Student Spotlight: Genevieve Mifflin '14

When Genevieve Mifflin ’14 quit gymnastics at age 8, her parents worried that she would drop extracurricular activities altogether. Yet Mifflin concentrated her energies in dance, which she had started at age 2 and now committed to with a greater passion.

“My mother was a dancer, so my sisters and I have all done dance,” Mifflin said. “But I’m the one who stuck with it.”

An anthropology major and theater minor with a dance concentration, Mifflin is currently choreographing a one-woman piece as her independent study in theater. She danced throughout middle and high school and joined the Dartmouth Dance Ensemble her freshman year.

Mifflin has trained in disciplines ranging from jazz to hip-hop and considers modern dance her specialty. She said that she loves dance for its physical challenge, which lets her take her mind off other things and concentrate on her movement.

“I’ve always had a really active mind,” she said. “I’m constantly over-thinking and analyzing, and it’s exhausting. But when I’m moving, I’m not thinking about anything but moving.”

Ford Evans, an adjunct theater professor and the former director of DDE, said that Mifflin has a great ability to dance “in the moment.” She thinks deeply about an artist’s responsibility to create certain types of art, he said.

“She really gets it,” Evans said. “She’s always open to new material and assimilating a lot of material and ideas,” he said.

Mifflin said she also enjoys the relationships she has fostered throughout her career with older dancers and instructors, who have become her close friends and role models. She remains close to dancers and teachers from high school, she said.

Dance has allowed Mifflin to challenge herself intellectually, as she has worked on pieces that present the audience with social and political themes and those that combine the performing art with spoken word. Anne Munger ’13, who danced with Mifflin in high school and at Dartmouth, recalled Mifflin performing such a piece as a high school senior.

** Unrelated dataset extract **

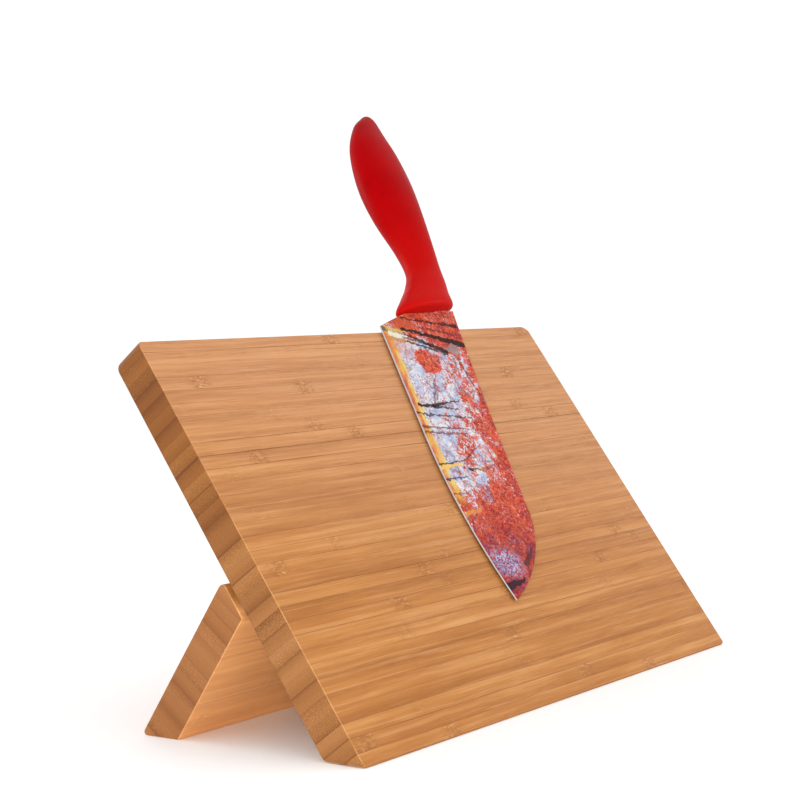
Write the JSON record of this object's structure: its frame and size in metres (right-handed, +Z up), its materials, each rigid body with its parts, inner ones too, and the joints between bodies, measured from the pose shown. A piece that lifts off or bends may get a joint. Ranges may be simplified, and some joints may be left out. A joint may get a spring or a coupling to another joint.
{
  "type": "magnetic knife easel",
  "caption": "Leaning bamboo board with a fold-out hinged leg that holds kitchen knives against its face by hidden magnets, with a santoku knife in place.",
  "frame": {"origin": "bottom centre of the whole object's box, on the table", "axes": "+Z up, +X along the board to the right as seen from the front, -Y towards the viewer of the knife face"},
  "size_m": [0.3, 0.2048, 0.2997],
  "materials": {
    "bamboo": "oiled satin, strips on edge across the width",
    "magnet_plating": "nickel plated",
    "keeper_steel": "cold rolled",
    "hinge_brass": "satin",
    "blade_coating": "printed satin coating, bare steel cutting edge",
    "handle_plastic": "satin moulded"
  },
  "bodies": {
    "board": {"front_board": "bamboo", "filler_lower": "bamboo", "keeper_lower": "keeper_steel", "magnet_lower_1": "magnet_plating", "magnet_lower_2": "magnet_plating", "magnet_lower_3": "magnet_plating", "magnet_lower_4": "magnet_plating", "magnet_lower_5": "magnet_plating", "filler_upper": "bamboo", "keeper_upper": "keeper_steel", "magnet_upper_1": "magnet_plating", "magnet_upper_2": "magnet_plating", "magnet_upper_3": "magnet_plating", "magnet_upper_4": "magnet_plating", "magnet_upper_5": "magnet_plating", "hinge_left_board_leaf": "hinge_brass", "hinge_left_pin": "hinge_brass", "hinge_left_board_screw_1": "hinge_brass", "hinge_left_board_screw_2": "hinge_brass", "hinge_left_board_screw_3": "hinge_brass", "hinge_right_board_leaf": "hinge_brass", "hinge_right_pin": "hinge_brass", "hinge_right_board_screw_1": "hinge_brass", "hinge_right_board_screw_2": "hinge_brass", "hinge_right_board_screw_3": "hinge_brass"},
    "leg": {"leg": "bamboo", "hinge_left_leg_leaf": "hinge_brass", "hinge_left_leg_screw_1": "hinge_brass", "hinge_left_leg_screw_2": "hinge_brass", "hinge_left_leg_screw_3": "hinge_brass", "hinge_right_leg_leaf": "hinge_brass", "hinge_right_leg_screw_1": "hinge_brass", "hinge_right_leg_screw_2": "hinge_brass", "hinge_right_leg_screw_3": "hinge_brass"},
    "knife": {"knife_blade": "blade_coating", "knife_handle": "handle_plastic"}
  },
  "joints": [
    {"name": "leg_hinge", "type": "hinge", "parent": "board", "child": "leg", "pos_m": [0, -0.04107, 0.0553], "axis": [-1, 0, 0], "range_deg": [0, 71.5]},
    {"name": "knife_pull", "type": "slide", "parent": "board", "child": "knife", "axis": [0, -0.8241, 0.5664], "range_m": [0, 0.15]}
  ]
}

“She did the most beautiful solo in this long, flowing maroon dress to a combination of spoken word and music,” Munger said. “To me, it was revolutionary. I had never seen a dancer use language to motivate and inform movement quite like she did.”

The piece inspired a dance that the two co-choreographed at Dartmouth called “Fourth,” which tried to incorporate elements of poetry like sentence structure and rhythm into dance. Members of the ensemble performed “Fourth” late last May.

Mifflin’s involvement in dance has also led her to take on other commitments on campus. Her involvement in the ensemble’s 2011 performance of “Undue Influence,” a work that drew attention to sexual violence at Dartmouth, resonated with her so deeply that she trained to become a Sexual Assault Peer Advisor.

The project demonstrated dance’s potential to describe and communicate difficult subjects, which she is interested in pursuing further in the future, she said.

“Dartmouth has taught me a lot not only about myself, but also about how to choreograph, how to be a performer, what you can do with your body and what you can socially comment on,” Mifflin said.

Mifflin continues to be inspired by the power of dance and considers teaching performing arts after college.

“I like the marriage of art and education and what you can bring to people through those mediums,” Mifflin said.

The Final Word with Genevieve Mifflin ’14

If I could sit down to dinner with anyone, I would choose: Maya Angelou.

The most played song on my iPod is: “Sprawl II (Mountains Beyond Mountains)” by Arcade Fire.

The one talent I wish I had is: the ability to cook like my mom.